Document Type


Publication Title

Emory Corp. Governance & Accountability Rev. Perspectives

Publication Date

Spring 1-3-2023


Since 1999, 932,000 people in the United States have died from a drug overdose. In 2021 alone over 100,000 people died from a drug overdose. Seventy-eight percent of those overdoses involved opioids. As the opioid epidemic has torn families apart and decimated American communities, the natural response is to find someone to blame. State and local governments, Native-American tribes, labor unions, insurance companies, hospitals, and individuals have all pointed the finger at the same culprits: opioid manufacturers and distributors.

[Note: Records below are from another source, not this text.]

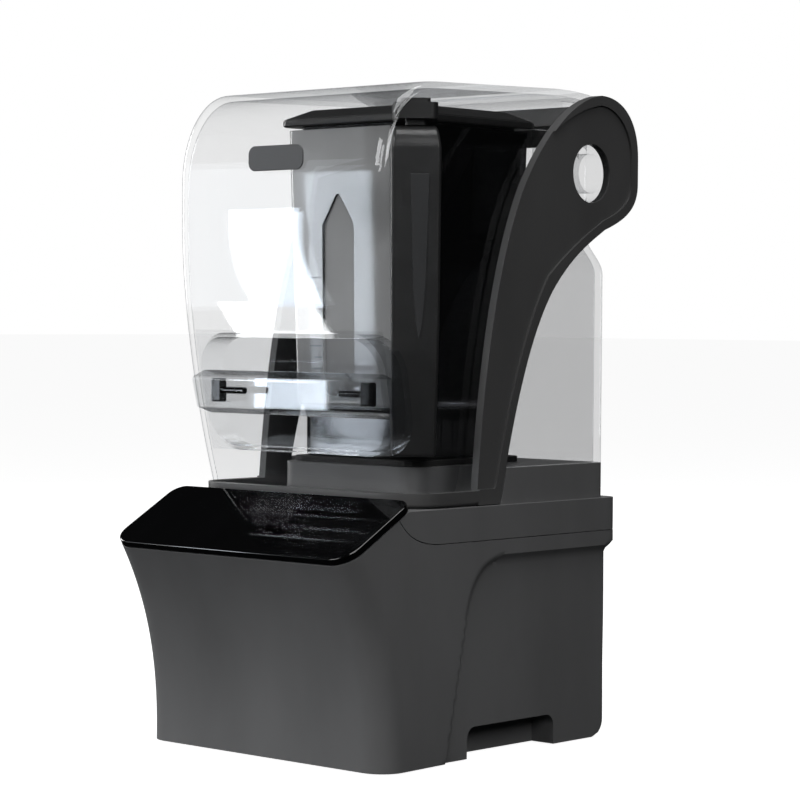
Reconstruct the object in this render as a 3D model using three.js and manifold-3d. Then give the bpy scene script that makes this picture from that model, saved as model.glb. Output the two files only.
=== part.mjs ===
// A quiet commercial blender: a motor base with a sloped touch panel, a square jug with a corner
// handle, a fixed clear rear shell and a clear hood that swings up and back on two side arms.
// Millimetres. +X is the object's right, -Y is its front and +Z is up. Z = 0 is the feet's underside.

import * as THREE from 'three';
import { mergeVertices } from 'three/addons/utils/BufferGeometryUtils.js';
import Module from 'manifold-3d';

const wasm = await Module();
wasm.setup();

// ---- Driving dimensions ----------------------------------------------------------------------

const GAP = 0.3; // clearance between pieces that touch
const WALL = 3.2; // moulded casing wall
const CLEAR_WALL = 4; // clear cover wall

const FOOT_RADIUS = 11;
const BASE_BOTTOM = 1.2; // underside of the casing
const SEAM_Z = 148; // joint between the lower and upper casings
const LEDGE_Z = 171.3; // ledge that the hood's rail rests on
const PLATFORM_Z = 196; // raised top of the upper casing
const BODY_HALF_W = 111.4;
const FRONT_HALF_W = 114.6;
const FRONT_Y = -119.6; // front face at the bottom
const FRONT_FLARE = 35.8; // how far the front face leans out at the panel
const REAR_Y = 121.3;
const LEDGE_REAR_Y = 131.5;
const RECESS_X = 107.6; // floor of the side recesses
const PLATFORM_HALF_W = 106.7;
const PLATFORM_REAR_Y = 121;
const PLATFORM_CORNER_R = 10;
const STEP_HALF_W = 64; // raised step under the jug's front
const STEP_FRONT_Y = -38;
const PLATFORM_FRONT_Y = 4.6; // at the ledge; the face slants back with the hood's arms
const PLATFORM_SLANT = 6.1; // how far back it has moved at the platform's top

const PANEL_FRONT = new THREE.Vector2(-155.2, 143); // top surface's front edge, as Y and Z
const PANEL_BACK = new THREE.Vector2(-91.2, 178.8);
const PANEL_HALF_W = 112.2;
const PANEL_THICK = 5;

const AXIS_Y = 26.5; // the motor's and jug's common vertical axis
const SOCKET_HOLE_R = 26;

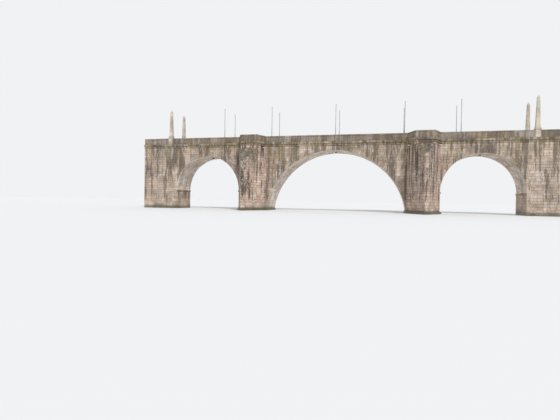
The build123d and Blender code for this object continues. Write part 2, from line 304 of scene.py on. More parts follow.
def circle(radius, sides):
    angles = [2 * pi * i / sides for i in range(sides)]
    return np.array([(radius * cos(a), radius * sin(a)) for a in angles])


# Joints along a course


def cuts(start, stop, length, shifted=False, unevenness=0.14):
    """Where the joints of one course fall, from its start to its stop, both included."""
    count = max(1, round(abs(stop - start) / length))
    marks = [i + 0.5 for i in range(count)] if shifted else range(1, count)
    places = [start + (stop - start) * (m + chance.uniform(-unevenness, unevenness)) / count for m in marks]
    return [start, *places, stop]


def pairs(marks):
    return list(zip(marks[:-1], marks[1:]))


def course_lines(low, high, unevenness=0.015):
    """Level joints from low to high, about a course apart."""
    count = round((high - low) / COURSE)
    lines = list(np.linspace(low, high, count + 1))
    for i in range(1, count):
        lines[i] += chance.uniform(-unevenness, unevenness)
    return lines


def all_courses():
    """The foot and top of each course up to the cornice, and whether its joints are shifted.
    The side arches' springing and the cutwaters' noses fall on level joints."""
    beds = pairs([*course_lines(0, IMPOST_FOOT), SIDE_SPRING])
    for low, high in pairs([SIDE_SPRING, *sorted(NOSE_HEIGHTS.values()), WALL_TOP]):
        beds += pairs(course_lines(low, high))
    return [(low, high, number % 2 == 1) for number, (low, high) in enumerate(beds)]


COURSES = all_courses()


# Stones


def in_scene(name, data):
    """A new object with its data, in the scene."""
    made = bpy.data.objects.new(name, data)
    bpy.context.scene.collection.objects.link(made)
    return made


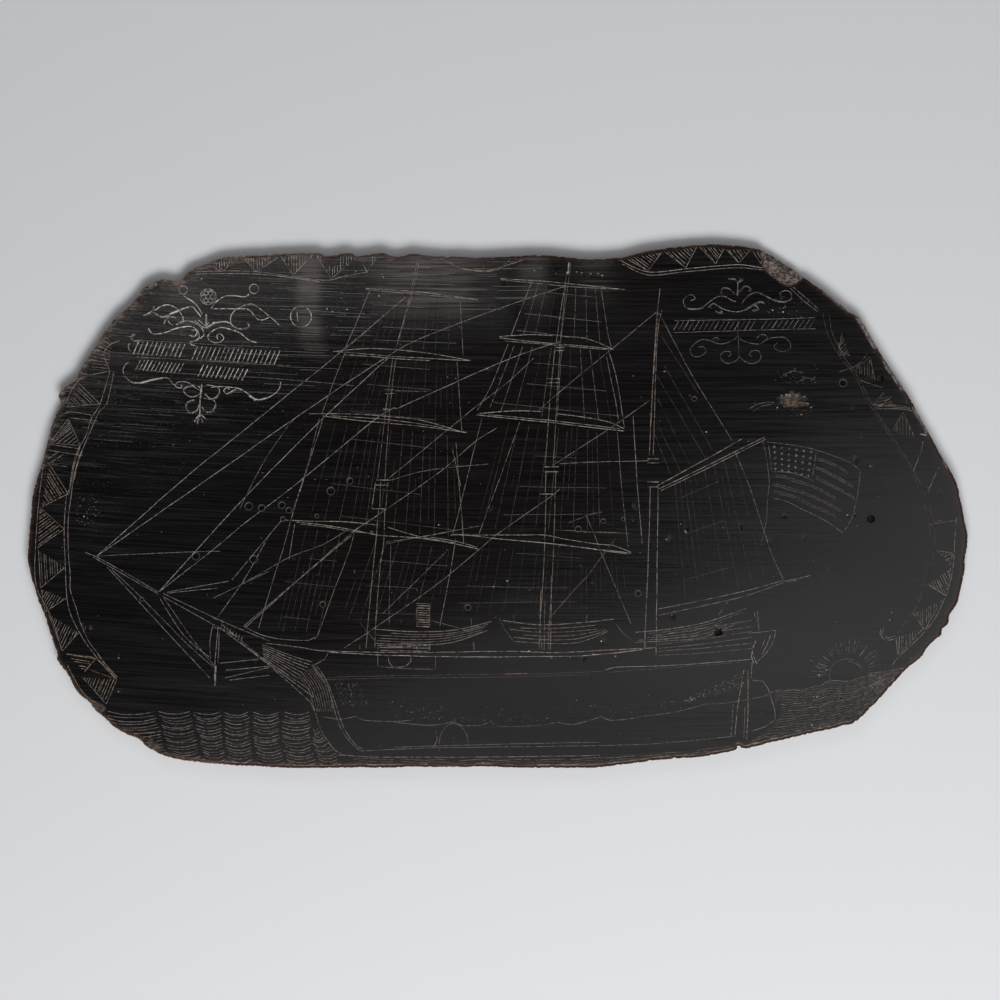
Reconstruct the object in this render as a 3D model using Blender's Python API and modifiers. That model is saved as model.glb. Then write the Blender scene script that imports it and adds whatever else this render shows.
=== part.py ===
"""Engraved baleen panel: one thin plate of black baleen with a ragged outline, lying on its back.

The engraved face looks up (+Z), the top of its picture points to +Y, and the plate is gently domed, so that
it rests on its rim. Sizes are in metres. Places on the face are given on the drawing grid of the reference
photograph, whose y runs down the picture, and on_face() turns them into metres.
"""

import math
import random

import bmesh
import bpy
from mathutils import Matrix, Vector

# Driving sizes of the plate
PANEL_LENGTH = 0.330
PANEL_HEIGHT = 0.184
PANEL_THICKNESS = 0.0036
PANEL_RISE = 0.0024  # how far the flat field of the back stands above an oval rim
FLAT_LENGTH = 0.070  # the flat field in the middle of the back
FLAT_HEIGHT = 0.040
FACET = 0.0220  # widest facet of the dome outside the flat field

# The broken edge
EDGE_STEP = 0.0050
EDGE_ROUGHNESS = 0.00035
EDGE_SEED = 11
CHIP_DEPTH = 0.0011
SPLIT_DEPTH = 0.0008
SPLIT_WIDTH = 0.0017

# Bores and the worn hollow
BORE_RADIUS = 0.00125
SMALL_BORE_RADIUS = 0.00095
SMALL_BORE_DEPTH = 0.0012
BORE_SIDES = 8
HOLLOW_LENGTH = 0.0092
HOLLOW_HEIGHT = 0.0062
HOLLOW_DEPTH = 0.0009

# Engraved lines: V cuts, half as deep as they are wide
LINE_WIDTH = 0.00050
FINE_LINE_WIDTH = 0.00040
LINE_STEP = 0.022  # longest straight piece of a line, so that it follows the dome
LINE_UNEVENNESS = 0.16  # most that a line falls short of its full width, as a hand-cut line does
OVERSHOOT = (0.0003, 0.0008)  # how far a line runs on past each end
CUTTER_LIFT = 0.00012  # height of a cutter's widest part over the face

# The outline on the drawing grid, from the left end round by the top
OUTLINE = (
    (28, 548), (32, 516), (36, 486), (41, 466), (46, 446), (50, 427), (55, 415), (61, 405),
    (58, 396), (63, 388), (72, 381), (80, 369), (90, 353), (101, 336), (112, 321), (126, 308),
    (144, 292), (163, 284), (182, 276), (204, 265), (236, 257), (284, 254), (332, 255), (396, 257),
    (444, 258), (492, 259), (540, 256), (590, 260), (622, 258), (652, 251), (685, 247), (716, 245),
    (750, 248), (766, 252), (781, 262), (796, 272), (812, 284), (830, 296), (847, 311), (862, 320),
    (877, 347), (894, 373), (909, 396), (925, 425), (941, 454), (955, 486), (962, 516), (966, 545),
    (960, 580), (951, 611), (931, 645), (900, 677), (868, 709), (848, 723), (812, 732), (764, 744),
    (744, 748), (739, 745), (733, 750), (700, 756), (660, 759), (620, 764), (588, 767), (540, 766),
    (444, 765), (364, 765), (284, 765), (220, 762), (188, 760), (156, 750), (124, 730), (97, 709),
    (70, 681), (58, 658), (49, 629), (38, 598),
)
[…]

The result—over 3,000 state and local governments alongside Native American tribes joined In Re Opiate Litigation, a multidistrict litigation, alleging “improper marketing of and inappropriate distribution of various prescription opiate medications into cities, states and towns across the country.” On February 25, 2022, five years after these actions were first centralized in the Northern District of Ohio, the “Big Three” distributors (“the Distributors”)—McKesson, AmerisourceBergen, and Cardinal Health—finalized a $21 billion settlement for their role in the opioid crisis. This perspective analyzes the two main provisions of the opioid settlement—the abatement fund and Clearinghouse provisions—and compares them to equivalent provisions in the Tobacco Master Settlement Agreement (“tobacco settlement”). This juxtaposition highlights that while the opioid Global Settlement Agreement (“opioid settlement”) took a cue from the tobacco settlement agreement’s ineffective abatement fund provisions, the opioid settlement failed to mirror the biggest strength of the Tobacco Master Settlement Agreement: strong, robust transparency provisions.